Die Zustellung soll an einen nach § 178 Abs. 1 ZPO grundsätzlich vorgesehenen Empfänger im Wege der Ersatzzustellung erfolgen, obwohl dieser i.S.v. § 178 Abs. 2 ZPO an dem Rechtsstreit als Gegner der Person beteiligt ist, der das Schriftstück als Adressat zugestellt werden soll.
 

Rz. 190

 

Hinweis

Hier ist insbesondere der Fall des § 841 ZPO zu bedenken, bei dem der Schuldner am Rechtsstreit des Gläubigers gegen den Drittschuldner beteiligt ist.

 

Rz. 191

Ist die Annahmeverweigerung im vorbezeichneten Sinne unberechtigt, ist das Schriftstück in der Wohnung oder den Geschäftsräumen des Adressaten oder des Empfängers zu belassen, so dass dieser Gelegenheit erhält, die Annahmeverweigerung aufzugeben und vom Inhalt des Schriftstückes noch Kenntnis zu nehmen.

 

Rz. 192

Das Schriftstück ist demgemäß in den vorhandenen Briefkasten wie ein einfacher Brief einzuwerfen oder unter der geschlossenen Tür durchzuschieben. Auch ein Anheften an der Tür dürfte möglich sein, soweit eine Entfernung durch eine unberechtigte Person nicht zu besorgen ist.

 

Rz. 193

 

Hinweis

Auch hier verbietet allerdings § 178 Abs. 2 ZPO den Einwurf in einen Briefkasten, den der Adressat oder der Empfänger und sein Gegner gemeinsam benutzen,[145] da es sich hier nicht um eine Ersatzzustellung nach § 180 ZPO handelt, sondern immer noch um eine Ersatzzustellung nach § 178 Abs. 1 ZPO. Nur für § 180 ZPO gilt § 178 Abs. 2 ZPO aufgrund seiner systematischen Stellung nicht mehr.

 

Rz. 194

Zugleich ist die verweigerte Annahme in der Zustellungsurkunde entsprechend § 182 Abs. 2 Nr. 5 ZPO zu vermerken.

 

Rz. 195

Fehlt es an einer Wohnung oder an einem Geschäftsraum, ist das Schriftstück an den Absender zurückzusenden, § 179 S. 2 ZPO. Dies gilt in gleicher Weise bei einer Zustellung in einer Gemeinschaftseinrichtung, die in § 179 ZPO nicht ausdrücklich genannt wird.

 

Rz. 196

Diese Verfahrensweise führt sodann nach § 179 S. 3 ZPO zu einer Zustellungsfiktion, d.h. der Adressat muss sich mit dem Zeitpunkt der Annahmeverweigerung so behandeln lassen, als sei ihm das Schriftstück in diesem Zeitpunkt zugestellt worden.

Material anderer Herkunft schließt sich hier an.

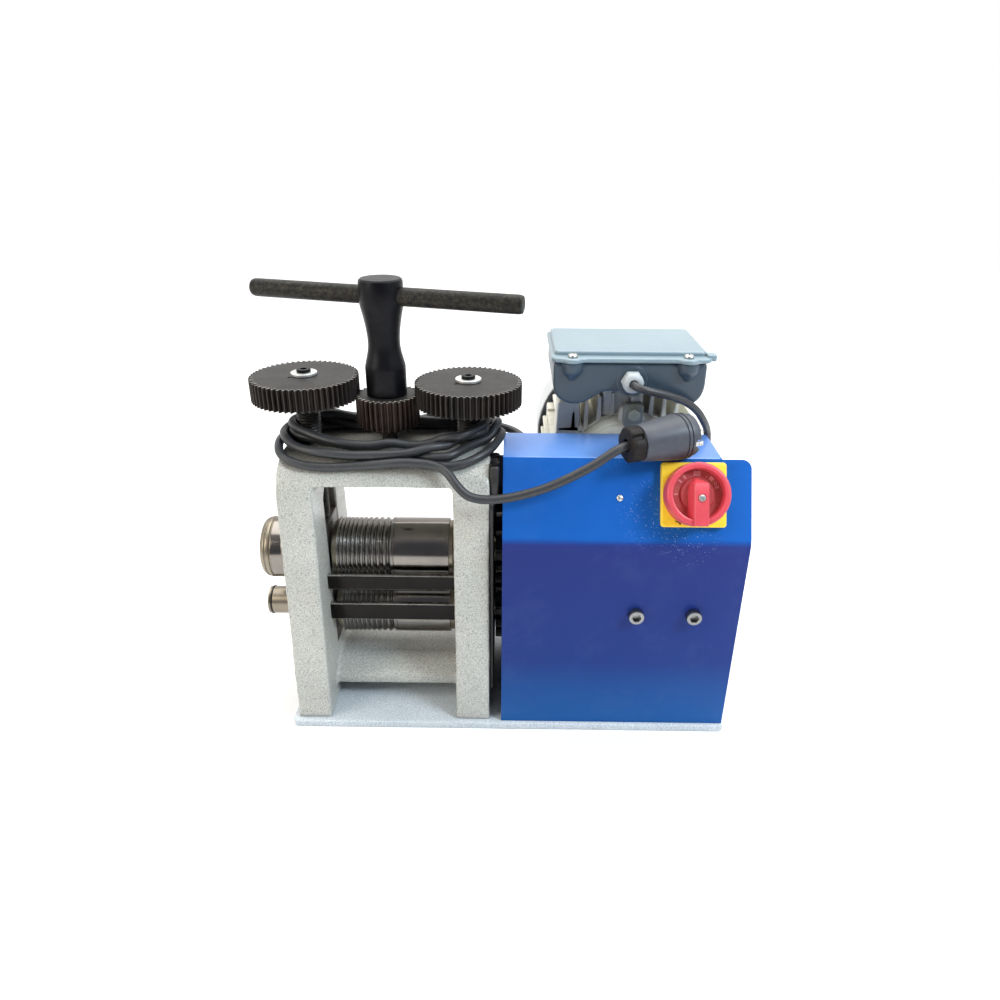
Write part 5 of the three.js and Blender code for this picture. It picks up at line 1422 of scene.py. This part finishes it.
turn_ = math.atan2(T_UP.z, T_UP.y)
outer_line = soften([(CY, 0.3), (CY, CB), (-49.4, 285.1)], 7, 6)
top_in = Vector((-49.4, 285.1)) - Vector((N_OUT.y, N_OUT.z)) * CT
inner_line = soften([(CY + CT, 0.3), (CY + CT, CB + math.tan(turn_ / 2 - math.pi / 4) * CT), tuple(top_in)], 6, 6)
front = plate("front_cover_detail", outer_line + inner_line[::-1], "yz", 113, 344.5, BLUE, bevel=0.35, steps=2, angle=30)
corner = plate("corner", [(1.5, -9), (1.5, 1.5), (-9, 1.5), (-9, 0)] + arc(-9, -9, 9, 90, 0, 10), "xy", -5, 4, None, bevel=0.05, steps=1)
to_slope(corner, 344.5, SLOPE_L)
window = to_slope(block("window", -23.5, 23.5, -23.5, 23.5, -5, 5, None, 0), 289, 45.6)
rivet_hole = to_slope(rod("rivet_hole", 1.9, -5, 5, "z", (0, 0), None, 24), 222, 42.1)
cut(front, corner, window, rivet_hole, *[rod("h", 5, -95, -75, "y", (x, 136.3), None, 32) for x in (243.4, 299.1)], angle=30)
# The top edge of the front sheet gets the pale chips: partly wear, partly a painted glint.
paint_faces(front, BLUE_WORN_GLINT, lambda c, n: c.z > 276 and (n.dot(T_UP) > 0.55 or (n.dot(T_UP) > 0.2 and n.x > 0.4)))
on(front, "frame", "front_cover")

rivet = lathe("cover_rivet_detail", [(0, -5), (1.6, -5), (1.6, 0.3), (3.1, 0.3), (2.9, 0.9), (2.2, 1.4), (1.2, 1.65), (0.8, 1.3), (0, 1.25)], "z", (0, 0), ZINC, 32)
on(to_slope(rivet, 222, 42.1), "frame", "cover_rivet")

for side, x in (("left", 243.4), ("right", 299.1)):
    knurl = []
    for i in range(72):
        a = 2 * math.pi * i / 72
        knurl += [(x + 7.22 * math.cos(a), 136.3 + 7.22 * math.sin(a)), (x + 7.5 * math.cos(a + 0.043), 136.3 + 7.5 * math.sin(a + 0.043))]
    head = plate(f"cover_screw_{side}_detail", knurl, "xz", -92.85, -85.65, SCREW_STEEL, bevel=0.7, steps=2, angle=40)
    cut(head, plate("hex", circle(x, 136.3, 4.6, 6), "xz", -95, -88.6, None, bevel=0.02, steps=1), angle=40)
    together(head, rod("shank", 4.3, -85.7, -62, "y", (x, 136.3), ZINC, 32))
    on(head, "frame", f"cover_screw_{side}")

outer = plate(
    "rear_cover_detail",
    soften([(-83.2, -6), (20, -6), (20, 284.7), (-47.2, 284.7), (-83.2, 214.3)], 4.5, 5, True),
    "yz",
    104,
    319,
    BLUE_BACK,
    bevel=3.0,
    steps=4,
    angle=30,
)
guard = block("guard", 104, 154, 10, 76, -6, 210, BLUE_BACK, 3.0, 4)
join(outer, guard, angle=30)
core = plate("core", soften([(-110, -16), (18.5, -16), (18.5, 283.2), (-110, 283.2)], 3.2, 4, True), "yz", 94, 317.5, None, bevel=1.6, steps=3)
guard_core = block("guard_core", 94, 152.5, 5, 74.5, -16, 208.5, None, 1.6, 3)
cut(
    outer,
    core,
    guard_core,
    block("low", 90, 330, -120, 100, -20, 0.3, None, 0),
    block("side", 90, 113, -120, 100, -20, 300, None, 0),
    rod("h1", 30.6, 10, 30, "y", (MX, MZ), None, 64),
    rod("h2", 8, 10, 30, "y", (136, 262), None, 32),
    rod("h3", 4.8, 10, 30, "y", (312.2, 178), None, 32),
    angle=30,
)
# The level top faces take the lighter enamel: a painted sky reflection.
paint_faces(outer, BLUE_TOP, lambda c, n: n.z > 0.95 and c.z > 280)
on(outer, "frame", "rear_cover")

# ---------------------------------------------------------------- rotary switch
sw = plate("switch_plate_detail", round_rect(-30, 30, -30, 30, 3.2, 6), "xy", 0.3, 8, YELLOW, bevel=1.5, steps=4, angle=34)
collar = lathe("collar", [(0, 7.9), (24.5, 7.9), (24.5, 8.25), (0, 8.25)], "z", (0, 0), YELLOW, 64, r=0.1)
back_body = block("back_body", -22.5, 22.5, -22.5, 22.5, -38, 1, DARK, 1.0, 2)
together(sw, collar, back_body)
arrow = from_data(
    "arrow",
    [(-17.5, -24.6, 8.0), (-13.4, -26.4, 8.0), (-14.0, -27.6, 8.0), (-11.6, -27.4, 8.0), (-12.6, -24.9, 8.0), (-13.0, -25.6, 8.0), (-17.1, -23.8, 8.0)]
    + [(-17.5, -24.6, 8.05), (-13.4, -26.4, 8.05), (-14.0, -27.6, 8.05), (-11.6, -27.4, 8.05), (-12.6, -24.9, 8.05), (-13.0, -25.6, 8.05), (-17.1, -23.8, 8.05)],
    [(6, 5, 4, 3, 2, 1, 0), (7, 8, 9, 10, 11, 12, 13)] + [(i, (i + 1) % 7, (i + 1) % 7 + 7, i + 7) for i in range(7)],
    MARK_BLACK,
)
together(sw, arrow)
shade(sw, 34)
on(to_slope(sw, 289, 45.6), "frame", "switch_plate")

kn = lathe(
    "switch_knob_detail",
    [(0, 8.3), (28.2, 8.3), (28.9, 9.2), (29, 25.4), (28.7, 26.6), (28.0, 27.3), (27.2, 27.6), (24.4, 27.6), (23.7, 27.3), (23.3, 26.5), (22.7, 18.6), (22.3, 18.1), (16.0, 18.1)]
    + [(15.7, 18.3), (15.4, 19.6), (14.9, 20.1), (0, 20.1)],
    "z",
    (0, 0),
    RED,
    96,
    angle=30,
)
paint_faces(kn, RED_WELL, lambda c, n: math.hypot(c.x, c.y) < 23 and n.z > 0.6)


def grip_ring(y, left, right, top, foot_left, foot_right):
    """Section of the knob's bar: drafted sides, flat top with small rounded corners."""
    return [(foot_left, y, 17), (foot_right, y, 17), (right + 0.1, y, top - 0.7), (right - 0.7, y, top), (left + 0.7, y, top), (left - 0.1, y, top - 0.7)]


grip = loft(
    "grip",
    [
        grip_ring(-28.9, -4.4, 7.4, 28.6, -5.4, 8.0),
        grip_ring(-28.4, -4.7, 7.8, 29.6, -6.2, 8.4),
        grip_ring(-27.6, -4.8, 8.0, 30.2, -7.0, 8.6),
        grip_ring(-20, -4.9, 8.1, 30.4, -9.0, 8.9),
        grip_ring(0, -4.9, 8.1, 30.4, -9.6, 9.0),
        grip_ring(8.4, -4.9, 8.1, 30.4, -9.4, 9.0),
        grip_ring(9.6, -4.6, 7.9, 29.8, -9.0, 8.8),
        grip_ring(13.8, -2.9, 1.3, 23.4, -4.2, 2.6),
        grip_ring(14.6, -2.2, 0.4, 21.2, -2.6, 0.8),
    ],
    RED,
    28,
)
screw_head = lathe("screw_head", [(0, 29), (3.1, 29), (3.1, 30.9), (2.6, 31.5), (0, 31.7)], "z", (1.8, -3.6), ZINC, 32, r=0.2)
cut(screw_head, spin_about(block("slot", -1.7, 5.3, -4.1, -3.1, 30.6, 33, None, 0), (1.8, -3.6), 35))
ring_dark = lathe("screw_seat", [(3.2, 30.0), (4.0, 30.0), (4.0, 30.46), (3.2, 30.46)], "z", (1.8, -3.6), RED_WELL, 32, closed=True)
together(kn, grip, ring_dark, screw_head)
# Pale raised marks on the recess floor: index strokes and a plain 0 and 1.
marks = []
for a, r0, r1, w in ((90, 16.8, 21.4, 3.2), (62, 17.4, 19.0, 0.5), (48, 17.4, 21.2, 2.0), (126, 17.4, 21.4, 0.9), (142, 17.4, 21.4, 0.9), (180, 17.2, 21.0, 0.9), (20, 17.4, 21.2, 0.9)):
    ring = [(r0, -w), (r1, -w), (r1, w), (r0, w)]
    marks.append(
        plate("mark", [(u * math.cos(rad(a)) - v * math.sin(rad(a)), u * math.sin(rad(a)) + v * math.cos(rad(a))) for u, v in ring], "xy", 17.9, 18.35, MARK, bevel=0.05, steps=1)
    )
marks.append(plate("zero", [(19.2 * math.cos(rad(30)) + 1.3 * c, 19.2 * math.sin(rad(30)) + 1.9 * s) for c, s in circle(0, 0, 1, 24)], "xy", 17.9, 18.35, MARK, holes=[[(19.2 * math.cos(rad(30)) + 0.7 * c, 19.2 * math.sin(rad(30)) + 1.25 * s) for c, s in circle(0, 0, 1, 24)]], bevel=0.04, steps=1))
together(kn, *marks)
on(to_slope(kn, 289, 45.6), "knob", "switch_knob")



# ---------------------------------------------------------------- stage, light
def stage():
    bm = bmesh.new()
    bmesh.ops.create_grid(bm, x_segments=2, y_segments=2, size=3.0)
    for v in bm.verts:
        v.co.z = 0.0
    floor = finish_mesh("floor", bm, None, smooth=False)
    k = Look("floor_pale", (0.82, 0.82, 0.82), 0.7)
    k.colour(k.ramp(k.noise(3, 2), (0.3, (0.81, 0.81, 0.815)), (0.7, (0.84, 0.84, 0.84))))
    floor.data.materials.append(k.m)

    def lamp(name, at, aim, size, watts, colour):
        li = bpy.data.lights.new(name, "AREA")
        li.shape = "RECTANGLE"
        li.size, li.size_y = size
        li.energy = watts
        li.color = colour
        ob = bpy.data.objects.new(name, li)
        scene.collection.objects.link(ob)
        ob.location = at
        ob.rotation_euler = (Vector(aim) - Vector(at)).to_track_quat("-Z", "Y").to_euler()

    lamp("key_window", (1.35, -0.95, 1.65), (0.05, 0, 0.2), (0.6, 0.5), 36, (0.75, 0.88, 1.0))
    lamp("overhead", (0.0, 1.0, 3.2), (0, 0.6, 0), (4.0, 4.0), 150, (1.0, 0.99, 0.97))
    lamp("warm_fill", (-1.5, -1.0, 0.95), (-0.1, 0, 0.2), (0.9, 0.9), 15, (1.0, 0.93, 0.82))
    world = bpy.data.worlds.new("studio")
    world.use_nodes = True
    nt = world.node_tree
    bg = nt.nodes["Background"]
    tc = nt.nodes.new("ShaderNodeTexCoord")
    sep = nt.nodes.new("ShaderNodeSeparateXYZ")
    nt.links.new(tc.outputs["Generated"], sep.inputs[0])
    back = nt.nodes.new("ShaderNodeMapRange")
    back.inputs["From Min"].default_value = -0.75
    back.inputs["From Max"].default_value = 0.15
    nt.links.new(sep.outputs["Y"], back.inputs["Value"])
    rp = nt.nodes.new("ShaderNodeValToRGB")
    rp.color_ramp.elements[0].color = (0.14, 0.15, 0.18, 1)
    rp.color_ramp.elements[1].color = (1.0, 1.0, 1.0, 1)
    nt.links.new(back.outputs["Result"], rp.inputs[0])
    nt.links.new(rp.outputs[0], bg.inputs["Color"])
    bg.inputs["Strength"].default_value = 1.05
    plain = nt.nodes.new("ShaderNodeBackground")
    plain.inputs["Color"].default_value = (1.0, 1.0, 1.0, 1)
    plain.inputs["Strength"].default_value = 1.0
    path = nt.nodes.new("ShaderNodeLightPath")
    both = nt.nodes.new("ShaderNodeMixShader")
    nt.links.new(path.outputs["Is Camera Ray"], both.inputs[0])
    nt.links.new(bg.outputs[0], both.inputs[1])
    nt.links.new(plain.outputs[0], both.inputs[2])
    nt.links.new(both.outputs[0], nt.nodes["World Output"].inputs["Surface"])
    scene.world = world
    scene.view_settings.view_transform = "Standard"


stage()

bpy.context.view_layer.update()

Seine tatsächliche Weigerung, von dem Schriftstück Kenntnis zu nehmen, bleibt also für das weitere Verfahren unbeachtlich. Dies gilt auch dann, wenn der gesetzlich vorgesehene Empfänger einer Ersatzzustellung die Annahme unberechtigt verweigert.

[144] LG Berlin, Urt. v. 11.10.2007, 5 O 109/07, zitiert nach juris.
[145] LG Fulda MDR 1987, 149; Zöller/Schultzky, § 179 Rn 3.